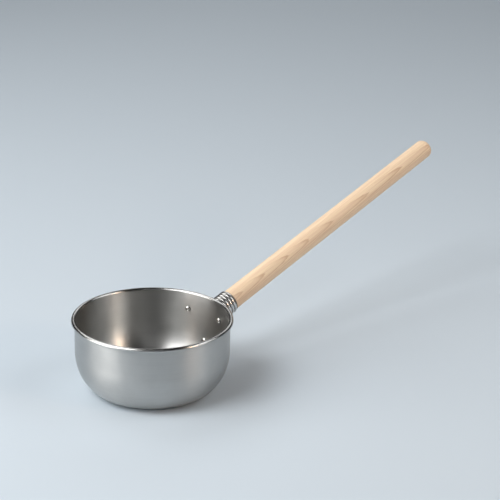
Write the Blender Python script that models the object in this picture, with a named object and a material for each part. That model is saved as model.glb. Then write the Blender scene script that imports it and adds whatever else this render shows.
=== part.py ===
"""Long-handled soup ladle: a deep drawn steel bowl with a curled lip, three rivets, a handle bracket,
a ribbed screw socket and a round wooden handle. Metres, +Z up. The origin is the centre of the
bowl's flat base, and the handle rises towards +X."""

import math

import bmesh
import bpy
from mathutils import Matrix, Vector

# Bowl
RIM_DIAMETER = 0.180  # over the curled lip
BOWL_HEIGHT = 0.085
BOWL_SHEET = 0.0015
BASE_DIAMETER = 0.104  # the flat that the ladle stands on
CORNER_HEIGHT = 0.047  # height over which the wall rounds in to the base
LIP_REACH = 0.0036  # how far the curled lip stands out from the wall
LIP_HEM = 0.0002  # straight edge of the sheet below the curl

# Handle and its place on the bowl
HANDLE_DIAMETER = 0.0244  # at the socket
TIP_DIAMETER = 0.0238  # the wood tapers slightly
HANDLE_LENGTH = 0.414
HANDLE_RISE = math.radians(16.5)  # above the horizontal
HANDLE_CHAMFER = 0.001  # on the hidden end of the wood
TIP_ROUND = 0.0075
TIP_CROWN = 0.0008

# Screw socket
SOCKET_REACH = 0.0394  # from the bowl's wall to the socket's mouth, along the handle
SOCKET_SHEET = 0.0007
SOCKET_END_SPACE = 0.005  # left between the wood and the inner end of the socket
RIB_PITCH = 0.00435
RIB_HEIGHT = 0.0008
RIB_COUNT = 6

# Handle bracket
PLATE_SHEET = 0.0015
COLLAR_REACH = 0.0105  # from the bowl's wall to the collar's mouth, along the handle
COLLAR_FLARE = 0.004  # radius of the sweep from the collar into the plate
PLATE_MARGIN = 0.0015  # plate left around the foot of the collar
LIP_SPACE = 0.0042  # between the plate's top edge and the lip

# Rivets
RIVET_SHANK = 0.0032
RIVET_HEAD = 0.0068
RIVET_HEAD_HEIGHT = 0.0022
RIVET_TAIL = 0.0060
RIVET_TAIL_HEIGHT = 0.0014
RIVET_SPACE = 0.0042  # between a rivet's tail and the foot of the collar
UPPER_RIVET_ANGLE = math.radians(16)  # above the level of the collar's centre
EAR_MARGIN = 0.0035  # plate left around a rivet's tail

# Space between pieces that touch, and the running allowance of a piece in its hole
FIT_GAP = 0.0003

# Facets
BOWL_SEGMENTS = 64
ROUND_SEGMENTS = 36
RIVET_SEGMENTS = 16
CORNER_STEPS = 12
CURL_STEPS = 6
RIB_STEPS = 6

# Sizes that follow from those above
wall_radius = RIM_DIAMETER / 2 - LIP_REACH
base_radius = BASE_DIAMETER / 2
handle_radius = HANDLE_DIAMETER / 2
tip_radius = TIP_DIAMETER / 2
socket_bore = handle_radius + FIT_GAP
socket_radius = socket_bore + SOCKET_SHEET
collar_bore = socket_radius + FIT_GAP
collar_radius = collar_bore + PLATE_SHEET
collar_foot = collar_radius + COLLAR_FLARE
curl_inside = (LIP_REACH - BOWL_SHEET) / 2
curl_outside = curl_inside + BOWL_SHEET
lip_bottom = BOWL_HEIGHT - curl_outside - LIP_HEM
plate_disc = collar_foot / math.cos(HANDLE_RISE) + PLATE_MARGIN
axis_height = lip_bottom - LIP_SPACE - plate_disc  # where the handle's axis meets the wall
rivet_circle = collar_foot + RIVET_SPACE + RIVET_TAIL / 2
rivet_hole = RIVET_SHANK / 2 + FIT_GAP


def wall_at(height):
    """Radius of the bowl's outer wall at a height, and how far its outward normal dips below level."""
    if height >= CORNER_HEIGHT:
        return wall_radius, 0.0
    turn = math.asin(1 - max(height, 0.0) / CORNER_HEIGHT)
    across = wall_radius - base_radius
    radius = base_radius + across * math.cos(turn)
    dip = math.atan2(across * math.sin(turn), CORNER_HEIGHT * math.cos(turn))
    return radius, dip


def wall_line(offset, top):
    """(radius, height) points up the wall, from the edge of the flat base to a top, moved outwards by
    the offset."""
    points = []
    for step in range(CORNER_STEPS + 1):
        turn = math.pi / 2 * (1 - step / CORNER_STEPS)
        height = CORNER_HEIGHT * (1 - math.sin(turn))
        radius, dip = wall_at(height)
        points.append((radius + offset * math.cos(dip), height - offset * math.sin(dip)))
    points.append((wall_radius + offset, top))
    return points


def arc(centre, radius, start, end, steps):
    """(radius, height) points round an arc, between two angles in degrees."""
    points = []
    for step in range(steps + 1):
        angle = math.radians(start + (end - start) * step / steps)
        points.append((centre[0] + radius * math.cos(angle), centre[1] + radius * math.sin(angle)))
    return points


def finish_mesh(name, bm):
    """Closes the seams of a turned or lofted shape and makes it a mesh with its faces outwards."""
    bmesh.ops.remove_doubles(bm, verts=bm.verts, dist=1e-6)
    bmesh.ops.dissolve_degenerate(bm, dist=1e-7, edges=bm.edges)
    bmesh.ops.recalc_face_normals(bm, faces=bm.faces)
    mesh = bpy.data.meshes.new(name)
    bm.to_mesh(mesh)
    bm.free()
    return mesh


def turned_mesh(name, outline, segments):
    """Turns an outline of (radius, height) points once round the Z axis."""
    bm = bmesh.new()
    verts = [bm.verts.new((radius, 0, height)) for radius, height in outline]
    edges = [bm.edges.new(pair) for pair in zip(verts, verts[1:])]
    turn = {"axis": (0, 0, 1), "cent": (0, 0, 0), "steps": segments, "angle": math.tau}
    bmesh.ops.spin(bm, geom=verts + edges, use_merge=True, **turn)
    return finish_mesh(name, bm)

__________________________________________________

-- Your goal --
Word for word, quote the lines of the material from the first line through the line with "LIP_HEM = 0.0002", both ends included.

-- Result --
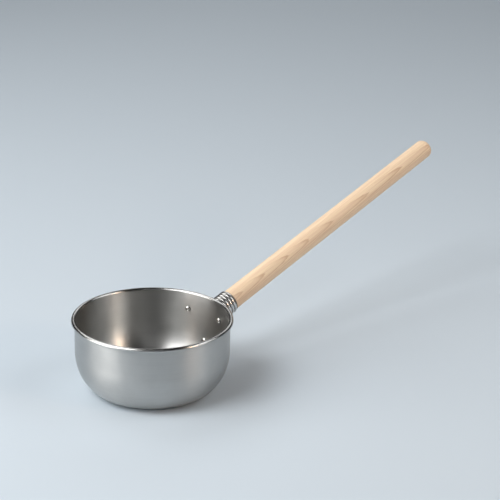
Write the Blender Python script that models the object in this picture, with a named object and a material for each part. That model is saved as model.glb. Then write the Blender scene script that imports it and adds whatever else this render shows.
=== part.py ===
"""Long-handled soup ladle: a deep drawn steel bowl with a curled lip, three rivets, a handle bracket,
a ribbed screw socket and a round wooden handle. Metres, +Z up. The origin is the centre of the
bowl's flat base, and the handle rises towards +X."""

import math

import bmesh
import bpy
from mathutils import Matrix, Vector

# Bowl
RIM_DIAMETER = 0.180  # over the curled lip
BOWL_HEIGHT = 0.085
BOWL_SHEET = 0.0015
BASE_DIAMETER = 0.104  # the flat that the ladle stands on
CORNER_HEIGHT = 0.047  # height over which the wall rounds in to the base
LIP_REACH = 0.0036  # how far the curled lip stands out from the wall
LIP_HEM = 0.0002  # straight edge of the sheet below the curl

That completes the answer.